▸ WHAT TO WORK ON: Write out the whole listing exactly as it stands.

▸ INFORMATION SHOWN:

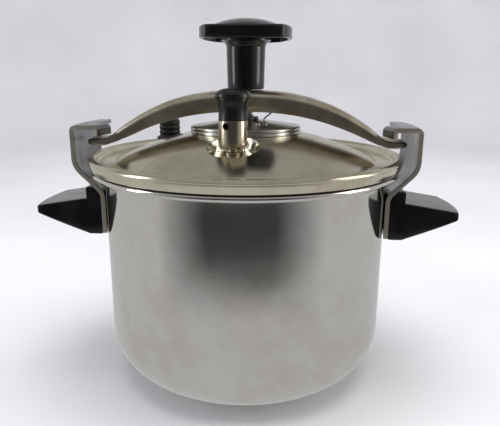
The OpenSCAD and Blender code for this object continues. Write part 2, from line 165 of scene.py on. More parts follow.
def interpolate(table, x):
    """Value at x in a table of (x, value) pairs, in order of x."""
    if x <= table[0][0]:
        return table[0][1]
    for (x0, v0), (x1, v1) in zip(table, table[1:]):
        if x <= x1:
            return v0 + (v1 - v0) * (x - x0) / (x1 - x0)
    return table[-1][1]


def band(first, second):
    """Faces between two rings of vertex numbers, either of which may be a single point."""
    if len(first) == 1 and len(second) == 1:
        return []
    count = max(len(first), len(second))
    faces = []
    for i in range(count):
        j = (i + 1) % count
        corners = [first[i % len(first)], first[j % len(first)],
                   second[j % len(second)], second[i % len(second)]]
        faces.append(list(dict.fromkeys(corners)))
    return faces


def mesh_object(name, vertices, faces, at=(0, 0), sharp=32):
    """An object from millimetre vertices, smooth but for edges over the sharp angle."""
    mesh = bpy.data.meshes.new(name)
    mesh.from_pydata([Vector(v) * MM for v in vertices], [], faces)
    work = bmesh.new()
    work.from_mesh(mesh)
    bmesh.ops.remove_doubles(work, verts=work.verts, dist=1e-6)
    bmesh.ops.dissolve_degenerate(work, edges=work.edges, dist=1e-7)
    bmesh.ops.recalc_face_normals(work, faces=work.faces)
    work.to_mesh(mesh)
    work.free()
    smooth(mesh, sharp)
    thing = bpy.data.objects.new(name, mesh)
    thing.location = (at[0] * MM, at[1] * MM, 0)
    bpy.context.scene.collection.objects.link(thing)
    return thing


def smooth(mesh, sharp=32):
    mesh.polygons.foreach_set("use_smooth", [True] * len(mesh.polygons))
    mesh.set_sharp_from_angle(angle=math.radians(sharp))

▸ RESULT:
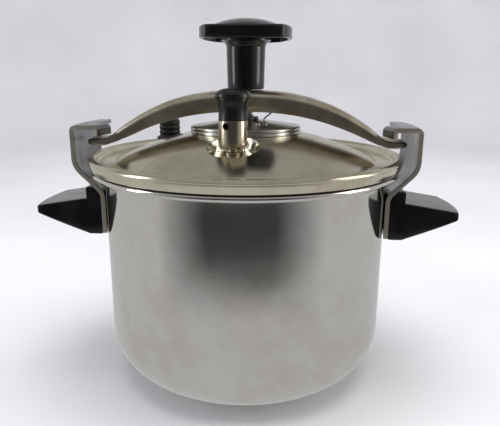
The OpenSCAD and Blender code for this object continues. Write part 2, from line 165 of scene.py on. More parts follow.
def interpolate(table, x):
    """Value at x in a table of (x, value) pairs, in order of x."""
    if x <= table[0][0]:
        return table[0][1]
    for (x0, v0), (x1, v1) in zip(table, table[1:]):
        if x <= x1:
            return v0 + (v1 - v0) * (x - x0) / (x1 - x0)
    return table[-1][1]


def band(first, second):
    """Faces between two rings of vertex numbers, either of which may be a single point."""
    if len(first) == 1 and len(second) == 1:
        return []
    count = max(len(first), len(second))
    faces = []
    for i in range(count):
        j = (i + 1) % count
        corners = [first[i % len(first)], first[j % len(first)],
                   second[j % len(second)], second[i % len(second)]]
        faces.append(list(dict.fromkeys(corners)))
    return faces


def mesh_object(name, vertices, faces, at=(0, 0), sharp=32):
    """An object from millimetre vertices, smooth but for edges over the sharp angle."""
    mesh = bpy.data.meshes.new(name)
    mesh.from_pydata([Vector(v) * MM for v in vertices], [], faces)
    work = bmesh.new()
    work.from_mesh(mesh)
    bmesh.ops.remove_doubles(work, verts=work.verts, dist=1e-6)
    bmesh.ops.dissolve_degenerate(work, edges=work.edges, dist=1e-7)
    bmesh.ops.recalc_face_normals(work, faces=work.faces)
    work.to_mesh(mesh)
    work.free()
    smooth(mesh, sharp)
    thing = bpy.data.objects.new(name, mesh)
    thing.location = (at[0] * MM, at[1] * MM, 0)
    bpy.context.scene.collection.objects.link(thing)
    return thing


def smooth(mesh, sharp=32):
    mesh.polygons.foreach_set("use_smooth", [True] * len(mesh.polygons))
    mesh.set_sharp_from_angle(angle=math.radians(sharp))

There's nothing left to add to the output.